**WHAT TO PRODUCE**
In the entries that follow, the first line to write out is the one containing "attach(piece, body)", and the last is the one containing "bm, [material], smooth=False)". Reproduce that stretch exactly, with nothing before or after it.

**PROVIDED DATA**

..........

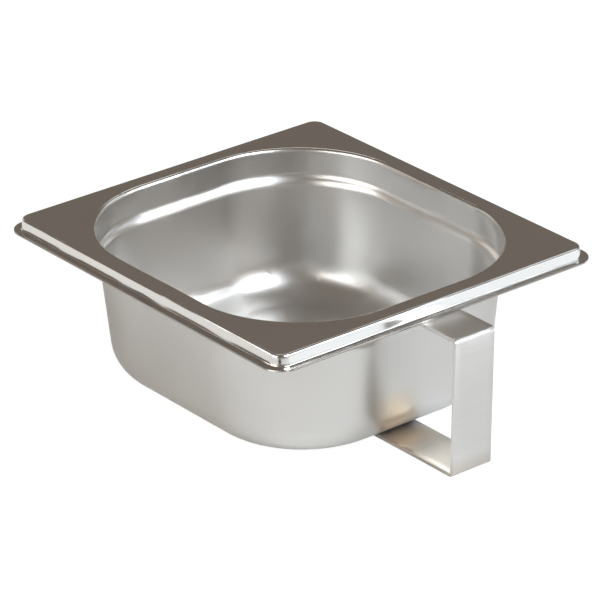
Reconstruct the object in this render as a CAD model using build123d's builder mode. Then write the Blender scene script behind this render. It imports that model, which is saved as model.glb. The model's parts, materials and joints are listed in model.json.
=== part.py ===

..........

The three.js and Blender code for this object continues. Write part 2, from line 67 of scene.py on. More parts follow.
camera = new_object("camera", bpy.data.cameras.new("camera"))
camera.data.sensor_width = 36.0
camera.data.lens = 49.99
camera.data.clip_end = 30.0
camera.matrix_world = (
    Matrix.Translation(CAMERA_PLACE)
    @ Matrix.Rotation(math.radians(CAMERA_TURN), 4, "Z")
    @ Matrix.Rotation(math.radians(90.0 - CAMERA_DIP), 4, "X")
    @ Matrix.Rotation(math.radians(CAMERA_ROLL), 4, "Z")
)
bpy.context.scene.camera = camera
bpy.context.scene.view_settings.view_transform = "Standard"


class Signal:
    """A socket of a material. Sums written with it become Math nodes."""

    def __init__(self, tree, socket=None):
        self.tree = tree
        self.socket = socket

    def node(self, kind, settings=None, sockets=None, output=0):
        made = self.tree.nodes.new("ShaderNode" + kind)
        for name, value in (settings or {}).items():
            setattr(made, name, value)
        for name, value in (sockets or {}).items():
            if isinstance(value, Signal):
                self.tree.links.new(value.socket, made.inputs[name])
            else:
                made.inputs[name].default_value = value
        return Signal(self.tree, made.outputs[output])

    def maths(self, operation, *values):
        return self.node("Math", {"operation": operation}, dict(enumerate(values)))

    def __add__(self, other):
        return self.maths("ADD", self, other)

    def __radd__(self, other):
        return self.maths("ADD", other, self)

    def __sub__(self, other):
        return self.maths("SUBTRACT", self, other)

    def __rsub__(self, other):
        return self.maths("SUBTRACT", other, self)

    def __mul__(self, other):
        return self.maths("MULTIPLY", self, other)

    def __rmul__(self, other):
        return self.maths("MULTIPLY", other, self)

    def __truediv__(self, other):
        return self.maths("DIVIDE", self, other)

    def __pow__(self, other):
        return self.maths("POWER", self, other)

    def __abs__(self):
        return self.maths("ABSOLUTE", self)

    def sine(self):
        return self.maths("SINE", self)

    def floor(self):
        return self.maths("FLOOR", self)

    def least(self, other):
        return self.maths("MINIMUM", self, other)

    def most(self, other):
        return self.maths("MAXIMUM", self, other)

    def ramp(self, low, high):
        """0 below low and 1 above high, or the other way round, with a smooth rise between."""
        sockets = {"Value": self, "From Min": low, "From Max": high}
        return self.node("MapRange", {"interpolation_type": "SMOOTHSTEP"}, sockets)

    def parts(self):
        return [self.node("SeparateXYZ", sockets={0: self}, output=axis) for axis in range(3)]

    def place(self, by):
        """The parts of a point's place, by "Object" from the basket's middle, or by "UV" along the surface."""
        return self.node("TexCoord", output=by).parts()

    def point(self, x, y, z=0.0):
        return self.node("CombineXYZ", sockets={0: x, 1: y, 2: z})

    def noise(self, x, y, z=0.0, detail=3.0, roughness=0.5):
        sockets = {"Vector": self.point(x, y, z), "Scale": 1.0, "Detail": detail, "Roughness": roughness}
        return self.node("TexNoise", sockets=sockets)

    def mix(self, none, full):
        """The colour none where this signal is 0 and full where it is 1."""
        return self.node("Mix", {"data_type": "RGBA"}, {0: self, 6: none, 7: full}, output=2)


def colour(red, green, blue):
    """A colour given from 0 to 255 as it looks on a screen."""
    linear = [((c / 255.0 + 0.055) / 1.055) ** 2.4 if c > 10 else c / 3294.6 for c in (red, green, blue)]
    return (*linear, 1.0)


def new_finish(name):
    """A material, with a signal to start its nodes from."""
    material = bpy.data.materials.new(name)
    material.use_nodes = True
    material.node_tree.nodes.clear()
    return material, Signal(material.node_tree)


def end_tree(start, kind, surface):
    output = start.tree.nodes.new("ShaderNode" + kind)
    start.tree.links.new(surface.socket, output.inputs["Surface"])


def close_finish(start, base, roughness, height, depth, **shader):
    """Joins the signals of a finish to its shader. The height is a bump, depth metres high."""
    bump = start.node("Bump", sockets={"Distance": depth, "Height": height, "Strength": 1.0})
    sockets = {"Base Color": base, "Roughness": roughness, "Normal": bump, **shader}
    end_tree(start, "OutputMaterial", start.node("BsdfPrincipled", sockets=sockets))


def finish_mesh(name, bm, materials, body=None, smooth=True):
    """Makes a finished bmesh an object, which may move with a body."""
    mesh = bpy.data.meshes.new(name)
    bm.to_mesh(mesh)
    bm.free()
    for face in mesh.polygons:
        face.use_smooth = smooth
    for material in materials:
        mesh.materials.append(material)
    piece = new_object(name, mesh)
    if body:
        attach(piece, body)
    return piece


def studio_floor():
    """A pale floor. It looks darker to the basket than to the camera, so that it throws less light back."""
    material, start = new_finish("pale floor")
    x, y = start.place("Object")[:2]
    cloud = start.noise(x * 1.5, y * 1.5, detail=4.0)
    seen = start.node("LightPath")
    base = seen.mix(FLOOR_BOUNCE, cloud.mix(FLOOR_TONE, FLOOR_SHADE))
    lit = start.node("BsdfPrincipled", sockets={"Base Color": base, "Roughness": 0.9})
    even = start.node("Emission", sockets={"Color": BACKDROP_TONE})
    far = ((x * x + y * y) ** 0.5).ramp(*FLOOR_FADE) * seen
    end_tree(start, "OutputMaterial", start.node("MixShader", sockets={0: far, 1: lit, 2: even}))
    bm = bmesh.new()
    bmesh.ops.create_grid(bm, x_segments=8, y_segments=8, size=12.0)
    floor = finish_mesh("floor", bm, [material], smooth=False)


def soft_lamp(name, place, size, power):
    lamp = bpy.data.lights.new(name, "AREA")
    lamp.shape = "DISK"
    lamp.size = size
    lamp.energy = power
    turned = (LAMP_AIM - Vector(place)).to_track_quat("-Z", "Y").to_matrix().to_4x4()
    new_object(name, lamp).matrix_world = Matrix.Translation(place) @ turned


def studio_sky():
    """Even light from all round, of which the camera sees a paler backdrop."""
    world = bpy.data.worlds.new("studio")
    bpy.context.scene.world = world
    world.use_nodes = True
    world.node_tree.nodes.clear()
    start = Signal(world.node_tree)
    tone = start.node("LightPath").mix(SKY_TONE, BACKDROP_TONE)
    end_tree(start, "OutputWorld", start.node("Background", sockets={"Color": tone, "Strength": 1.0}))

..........

**FINISHED TASK**
        attach(piece, body)
    return piece


def studio_floor():
    """A pale floor. It looks darker to the basket than to the camera, so that it throws less light back."""
    material, start = new_finish("pale floor")
    x, y = start.place("Object")[:2]
    cloud = start.noise(x * 1.5, y * 1.5, detail=4.0)
    seen = start.node("LightPath")
    base = seen.mix(FLOOR_BOUNCE, cloud.mix(FLOOR_TONE, FLOOR_SHADE))
    lit = start.node("BsdfPrincipled", sockets={"Base Color": base, "Roughness": 0.9})
    even = start.node("Emission", sockets={"Color": BACKDROP_TONE})
    far = ((x * x + y * y) ** 0.5).ramp(*FLOOR_FADE) * seen
    end_tree(start, "OutputMaterial", start.node("MixShader", sockets={0: far, 1: lit, 2: even}))
    bm = bmesh.new()
    bmesh.ops.create_grid(bm, x_segments=8, y_segments=8, size=12.0)
    floor = finish_mesh("floor", bm, [material], smooth=False)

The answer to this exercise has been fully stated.